I stared out the front window pondering this one day as I saw a confectionary truck playing a merry calliope tune being chased by all of the neighbourhood children who were being teased by eight dollar popsicles and dilly-bars.

Then it hit me while I licked my fourteen dollar frozen fudge bar… I could make ice cream or frozen yoghurt with those strawberries.

Ice cream is actually very very easy to make. You don’t need one of those fancy-dancy instant ice cream machines, or a double tub full of rock salt and a hand crank that gives you blisters. All you need is a mixer of some sort, three ingredients, and a freezer.

Stupid easy ice cream inspired by the over priced frozen treat truck that makes the children scream.


1 liter or quart of cream
2 cups of fruit or berries
2-4 tablespoons of honey or sugar.


The higher the fat content of your cream, the less ice crystals you’ll have, the faster it will freeze and the softer it will freeze. Don’t go lower than a 2% milk, but use at least a half and half. I went with a table cream but probably could have gone with a whipping cream.

Put your berries or fruit in a mixer or use an immersion blender to mash the fruit into a pulp. If you are using raspberries or blackberries and you don’t want any seeds, push the mash through a sieve and discard the seeds.

Add the cream and honey (or sugar) into a large mixing bowl and mix until…. um…. mixed.
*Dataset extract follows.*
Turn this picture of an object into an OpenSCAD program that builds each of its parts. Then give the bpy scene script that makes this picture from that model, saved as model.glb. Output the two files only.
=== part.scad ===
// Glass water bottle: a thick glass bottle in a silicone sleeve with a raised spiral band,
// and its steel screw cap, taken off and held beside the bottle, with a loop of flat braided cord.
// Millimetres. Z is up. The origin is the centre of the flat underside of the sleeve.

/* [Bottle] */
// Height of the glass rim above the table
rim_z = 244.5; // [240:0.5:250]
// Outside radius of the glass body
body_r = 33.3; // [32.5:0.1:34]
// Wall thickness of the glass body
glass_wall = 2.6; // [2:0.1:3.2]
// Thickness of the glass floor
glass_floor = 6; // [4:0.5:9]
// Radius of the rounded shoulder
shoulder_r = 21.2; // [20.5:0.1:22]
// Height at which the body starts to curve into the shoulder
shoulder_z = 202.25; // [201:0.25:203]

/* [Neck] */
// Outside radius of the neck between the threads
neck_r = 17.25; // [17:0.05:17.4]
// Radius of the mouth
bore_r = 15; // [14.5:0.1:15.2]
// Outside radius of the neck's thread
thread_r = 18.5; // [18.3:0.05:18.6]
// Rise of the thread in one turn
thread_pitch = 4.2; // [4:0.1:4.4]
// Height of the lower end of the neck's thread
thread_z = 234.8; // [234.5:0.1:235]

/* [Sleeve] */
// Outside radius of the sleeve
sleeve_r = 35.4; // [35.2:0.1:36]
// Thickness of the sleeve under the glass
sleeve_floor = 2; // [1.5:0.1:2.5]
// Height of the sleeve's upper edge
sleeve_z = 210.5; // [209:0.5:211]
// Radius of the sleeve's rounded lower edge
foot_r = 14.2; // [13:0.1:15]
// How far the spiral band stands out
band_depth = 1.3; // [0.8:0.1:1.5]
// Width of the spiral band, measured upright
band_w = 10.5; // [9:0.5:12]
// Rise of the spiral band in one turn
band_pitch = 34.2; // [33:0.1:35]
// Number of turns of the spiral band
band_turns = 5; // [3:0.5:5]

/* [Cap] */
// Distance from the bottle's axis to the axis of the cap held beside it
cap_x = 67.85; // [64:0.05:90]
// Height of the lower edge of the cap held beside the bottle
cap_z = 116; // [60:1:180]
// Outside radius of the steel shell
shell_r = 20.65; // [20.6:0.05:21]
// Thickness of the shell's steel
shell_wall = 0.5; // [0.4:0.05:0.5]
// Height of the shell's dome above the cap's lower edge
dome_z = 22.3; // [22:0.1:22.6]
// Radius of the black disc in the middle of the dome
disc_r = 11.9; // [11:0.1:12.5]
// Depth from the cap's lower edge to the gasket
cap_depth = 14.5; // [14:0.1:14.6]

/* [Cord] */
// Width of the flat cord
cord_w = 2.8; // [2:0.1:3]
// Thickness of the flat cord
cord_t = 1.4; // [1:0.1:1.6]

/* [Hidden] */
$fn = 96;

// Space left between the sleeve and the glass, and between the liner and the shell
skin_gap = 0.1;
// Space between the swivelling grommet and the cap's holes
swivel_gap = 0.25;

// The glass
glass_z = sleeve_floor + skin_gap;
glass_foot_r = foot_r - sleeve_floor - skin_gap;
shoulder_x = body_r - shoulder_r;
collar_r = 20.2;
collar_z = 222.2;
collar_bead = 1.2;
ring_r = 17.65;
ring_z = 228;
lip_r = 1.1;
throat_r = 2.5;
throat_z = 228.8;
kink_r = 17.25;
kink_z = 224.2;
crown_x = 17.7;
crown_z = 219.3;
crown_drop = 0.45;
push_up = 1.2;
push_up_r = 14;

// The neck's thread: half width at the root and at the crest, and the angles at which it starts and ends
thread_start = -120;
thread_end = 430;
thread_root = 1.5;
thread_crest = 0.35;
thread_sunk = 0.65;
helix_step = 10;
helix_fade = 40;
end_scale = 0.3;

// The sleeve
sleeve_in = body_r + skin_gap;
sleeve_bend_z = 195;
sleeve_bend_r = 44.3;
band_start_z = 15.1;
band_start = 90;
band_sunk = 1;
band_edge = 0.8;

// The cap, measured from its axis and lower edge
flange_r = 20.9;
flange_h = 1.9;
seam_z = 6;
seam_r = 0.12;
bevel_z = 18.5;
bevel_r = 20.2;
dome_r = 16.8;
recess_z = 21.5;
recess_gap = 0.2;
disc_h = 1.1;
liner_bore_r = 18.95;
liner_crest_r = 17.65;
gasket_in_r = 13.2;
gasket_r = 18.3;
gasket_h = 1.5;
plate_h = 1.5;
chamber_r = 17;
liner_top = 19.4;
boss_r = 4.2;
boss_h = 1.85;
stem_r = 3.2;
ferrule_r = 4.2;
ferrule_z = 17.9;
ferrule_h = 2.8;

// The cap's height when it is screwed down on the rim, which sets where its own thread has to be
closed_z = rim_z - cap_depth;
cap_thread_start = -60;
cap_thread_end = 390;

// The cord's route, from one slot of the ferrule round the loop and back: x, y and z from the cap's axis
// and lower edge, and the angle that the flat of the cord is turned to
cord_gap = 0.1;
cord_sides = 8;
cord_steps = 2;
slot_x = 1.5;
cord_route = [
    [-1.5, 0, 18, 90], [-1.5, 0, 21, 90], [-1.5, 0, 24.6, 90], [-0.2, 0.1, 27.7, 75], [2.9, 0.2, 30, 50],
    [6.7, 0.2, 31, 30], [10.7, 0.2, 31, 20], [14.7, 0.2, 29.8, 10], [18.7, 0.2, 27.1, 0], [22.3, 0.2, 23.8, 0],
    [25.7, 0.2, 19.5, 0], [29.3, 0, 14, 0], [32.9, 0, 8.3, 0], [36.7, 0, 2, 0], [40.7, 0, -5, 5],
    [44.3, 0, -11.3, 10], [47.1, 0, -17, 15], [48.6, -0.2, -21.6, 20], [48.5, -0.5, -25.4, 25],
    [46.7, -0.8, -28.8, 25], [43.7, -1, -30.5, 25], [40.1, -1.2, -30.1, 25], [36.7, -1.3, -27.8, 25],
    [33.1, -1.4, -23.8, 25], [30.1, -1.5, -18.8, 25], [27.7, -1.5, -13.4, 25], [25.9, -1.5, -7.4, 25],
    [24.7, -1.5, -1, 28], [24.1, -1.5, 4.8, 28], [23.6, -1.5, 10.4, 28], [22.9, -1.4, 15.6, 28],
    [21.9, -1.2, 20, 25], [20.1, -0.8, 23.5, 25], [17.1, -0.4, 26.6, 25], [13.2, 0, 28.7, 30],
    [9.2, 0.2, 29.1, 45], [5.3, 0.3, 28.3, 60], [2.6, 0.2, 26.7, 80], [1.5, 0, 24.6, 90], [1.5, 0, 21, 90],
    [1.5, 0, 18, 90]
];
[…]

Take a taste and add more honey if needed (some fruits may need more sweetener to offset tartness like raspberries or lemons).

When the desired sweetness is obtained, pour concoction into containers and freeze.

If you prefer frozen yoghurt to ice cream, use a liter of cheesecloth drained yoghurt or a hard yoghurt like greek and follow the same instructions.


If you used a high fat cream, it will freeze in about an hour.

Ice Cream with Whipping Cream

Frozen Yoghurt with 2% yoghurt

Now I think I’ll sit back with a couple of scoops, play Camptown Races on my iPhone, and let the cats chase me around the room until I stop to sell them some for ten bucks.